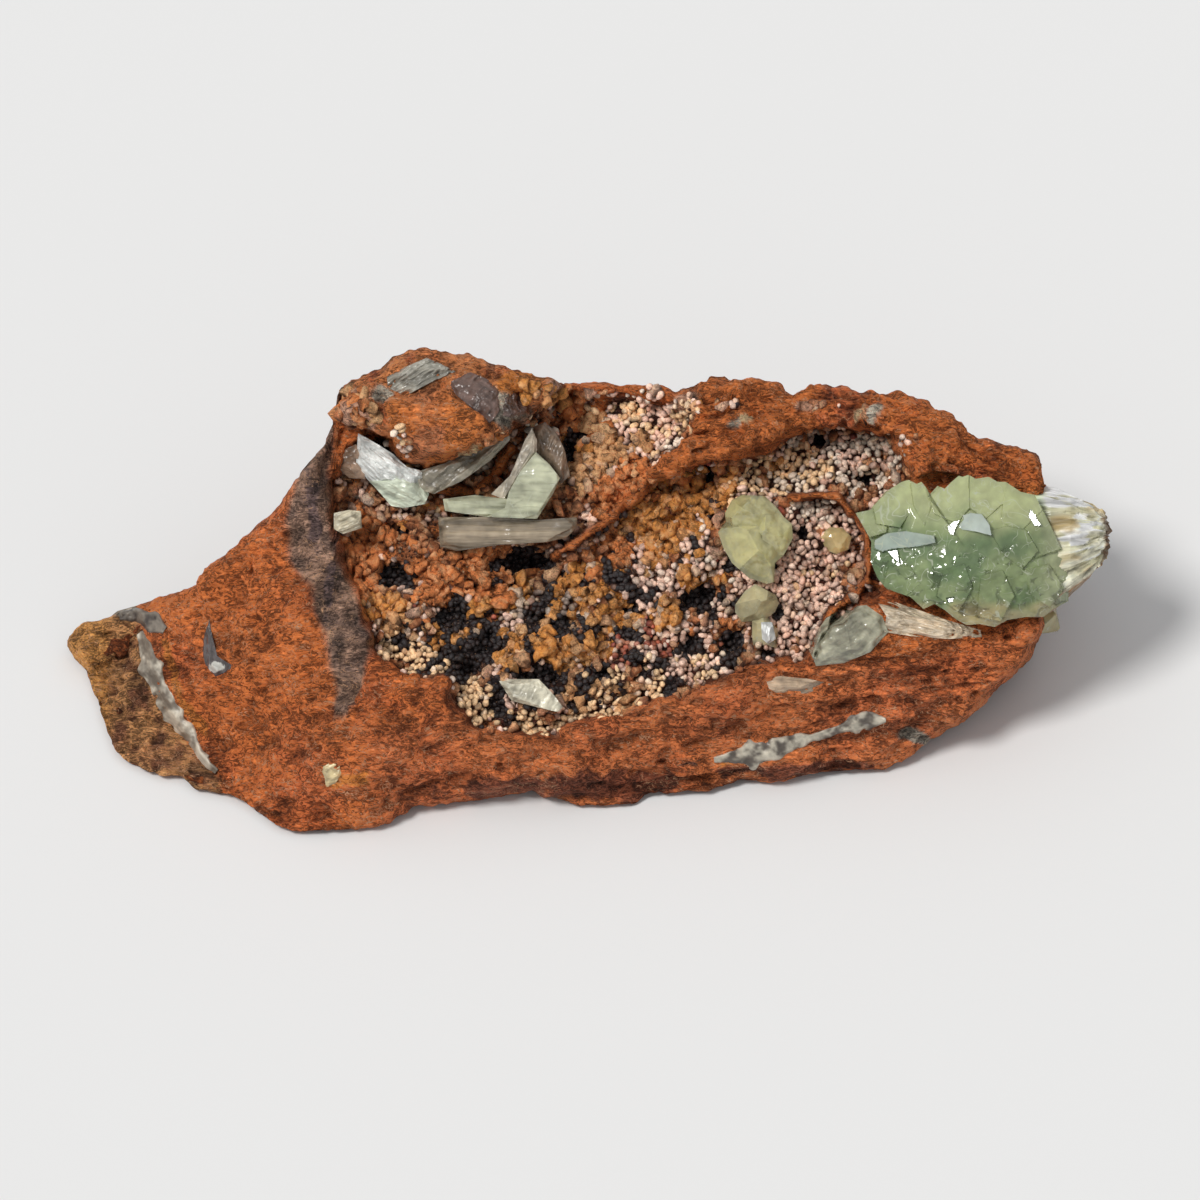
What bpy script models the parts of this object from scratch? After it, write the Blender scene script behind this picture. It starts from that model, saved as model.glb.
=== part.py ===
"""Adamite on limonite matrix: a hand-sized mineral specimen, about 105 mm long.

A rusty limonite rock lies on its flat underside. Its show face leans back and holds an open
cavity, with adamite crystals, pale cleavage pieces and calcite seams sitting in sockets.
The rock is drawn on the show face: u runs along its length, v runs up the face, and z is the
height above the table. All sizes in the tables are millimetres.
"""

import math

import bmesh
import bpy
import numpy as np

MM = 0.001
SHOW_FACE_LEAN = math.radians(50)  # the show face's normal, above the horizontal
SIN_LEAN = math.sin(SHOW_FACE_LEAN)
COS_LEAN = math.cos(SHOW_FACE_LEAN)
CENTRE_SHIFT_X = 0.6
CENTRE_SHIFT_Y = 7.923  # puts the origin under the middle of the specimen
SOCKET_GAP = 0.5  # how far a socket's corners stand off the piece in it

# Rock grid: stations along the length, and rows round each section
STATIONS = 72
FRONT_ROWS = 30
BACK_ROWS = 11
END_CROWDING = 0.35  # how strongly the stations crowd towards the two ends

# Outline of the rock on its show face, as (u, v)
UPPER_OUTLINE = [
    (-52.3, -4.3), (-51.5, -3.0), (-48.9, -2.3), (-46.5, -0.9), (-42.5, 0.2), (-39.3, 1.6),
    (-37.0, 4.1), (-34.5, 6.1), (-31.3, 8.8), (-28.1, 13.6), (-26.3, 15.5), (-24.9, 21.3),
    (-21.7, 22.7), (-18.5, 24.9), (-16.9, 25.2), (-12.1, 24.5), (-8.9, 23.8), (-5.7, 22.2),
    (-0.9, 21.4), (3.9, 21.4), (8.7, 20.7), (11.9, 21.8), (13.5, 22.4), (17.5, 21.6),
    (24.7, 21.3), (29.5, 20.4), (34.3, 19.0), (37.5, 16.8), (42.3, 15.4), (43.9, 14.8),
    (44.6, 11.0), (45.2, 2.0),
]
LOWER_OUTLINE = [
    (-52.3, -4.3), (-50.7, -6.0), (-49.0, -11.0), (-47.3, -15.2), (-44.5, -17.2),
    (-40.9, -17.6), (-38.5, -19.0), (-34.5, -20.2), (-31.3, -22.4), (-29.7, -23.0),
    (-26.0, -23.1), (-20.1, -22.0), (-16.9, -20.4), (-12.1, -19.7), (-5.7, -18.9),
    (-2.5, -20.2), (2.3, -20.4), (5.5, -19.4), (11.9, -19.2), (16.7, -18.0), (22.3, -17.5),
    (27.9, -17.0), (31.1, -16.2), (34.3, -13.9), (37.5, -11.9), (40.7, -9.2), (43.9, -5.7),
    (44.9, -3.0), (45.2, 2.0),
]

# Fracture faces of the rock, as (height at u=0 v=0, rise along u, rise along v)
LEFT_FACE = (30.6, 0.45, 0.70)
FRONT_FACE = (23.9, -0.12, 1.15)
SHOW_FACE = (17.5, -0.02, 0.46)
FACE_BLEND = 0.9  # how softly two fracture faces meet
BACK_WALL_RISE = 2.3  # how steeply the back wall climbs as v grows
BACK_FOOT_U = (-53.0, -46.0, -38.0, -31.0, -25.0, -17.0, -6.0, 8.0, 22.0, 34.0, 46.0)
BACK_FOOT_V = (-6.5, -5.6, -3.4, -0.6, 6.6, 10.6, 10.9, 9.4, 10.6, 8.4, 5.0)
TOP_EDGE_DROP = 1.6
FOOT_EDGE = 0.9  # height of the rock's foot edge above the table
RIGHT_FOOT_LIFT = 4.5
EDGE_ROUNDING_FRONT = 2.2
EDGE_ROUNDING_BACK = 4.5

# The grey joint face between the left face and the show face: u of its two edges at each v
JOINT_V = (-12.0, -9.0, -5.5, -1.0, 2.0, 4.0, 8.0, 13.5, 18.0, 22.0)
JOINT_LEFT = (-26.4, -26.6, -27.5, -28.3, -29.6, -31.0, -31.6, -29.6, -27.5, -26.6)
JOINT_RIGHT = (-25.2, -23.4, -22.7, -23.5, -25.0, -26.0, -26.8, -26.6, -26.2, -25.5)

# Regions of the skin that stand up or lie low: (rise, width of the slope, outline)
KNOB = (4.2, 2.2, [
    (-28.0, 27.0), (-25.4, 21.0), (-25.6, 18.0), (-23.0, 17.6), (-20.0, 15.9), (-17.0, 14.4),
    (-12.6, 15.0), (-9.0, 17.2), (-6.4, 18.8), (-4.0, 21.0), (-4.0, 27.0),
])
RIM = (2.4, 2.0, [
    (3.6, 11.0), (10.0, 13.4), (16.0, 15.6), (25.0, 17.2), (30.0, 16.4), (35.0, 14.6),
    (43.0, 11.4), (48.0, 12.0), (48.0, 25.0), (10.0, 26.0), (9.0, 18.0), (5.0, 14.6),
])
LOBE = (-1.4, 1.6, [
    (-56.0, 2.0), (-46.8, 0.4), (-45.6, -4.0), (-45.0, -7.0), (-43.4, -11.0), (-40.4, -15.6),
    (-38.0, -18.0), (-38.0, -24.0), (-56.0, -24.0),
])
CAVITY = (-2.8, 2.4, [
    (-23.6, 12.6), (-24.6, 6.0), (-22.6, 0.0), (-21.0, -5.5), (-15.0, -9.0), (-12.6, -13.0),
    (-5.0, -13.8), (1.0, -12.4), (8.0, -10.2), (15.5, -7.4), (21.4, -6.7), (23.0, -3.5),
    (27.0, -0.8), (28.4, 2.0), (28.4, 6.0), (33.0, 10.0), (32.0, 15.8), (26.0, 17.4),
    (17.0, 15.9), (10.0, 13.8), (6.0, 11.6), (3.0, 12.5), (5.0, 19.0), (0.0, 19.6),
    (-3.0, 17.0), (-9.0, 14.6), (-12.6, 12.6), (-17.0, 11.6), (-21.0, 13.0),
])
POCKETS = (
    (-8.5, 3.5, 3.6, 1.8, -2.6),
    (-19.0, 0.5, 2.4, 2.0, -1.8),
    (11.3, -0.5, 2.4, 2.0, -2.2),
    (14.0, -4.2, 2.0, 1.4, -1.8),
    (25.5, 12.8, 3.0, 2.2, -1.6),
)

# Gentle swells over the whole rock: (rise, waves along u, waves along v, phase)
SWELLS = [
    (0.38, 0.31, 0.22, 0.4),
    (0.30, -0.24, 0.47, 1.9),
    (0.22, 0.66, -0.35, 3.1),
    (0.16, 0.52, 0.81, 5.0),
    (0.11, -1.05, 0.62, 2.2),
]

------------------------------

*What to do:*
Copy all lines above containing the string "that".

*Output for this task:*
What bpy script models the parts of this object from scratch? After it, write the Blender scene script behind this picture. It starts from that model, saved as model.glb.
# Regions of the skin that stand up or lie low: (rise, width of the slope, outline)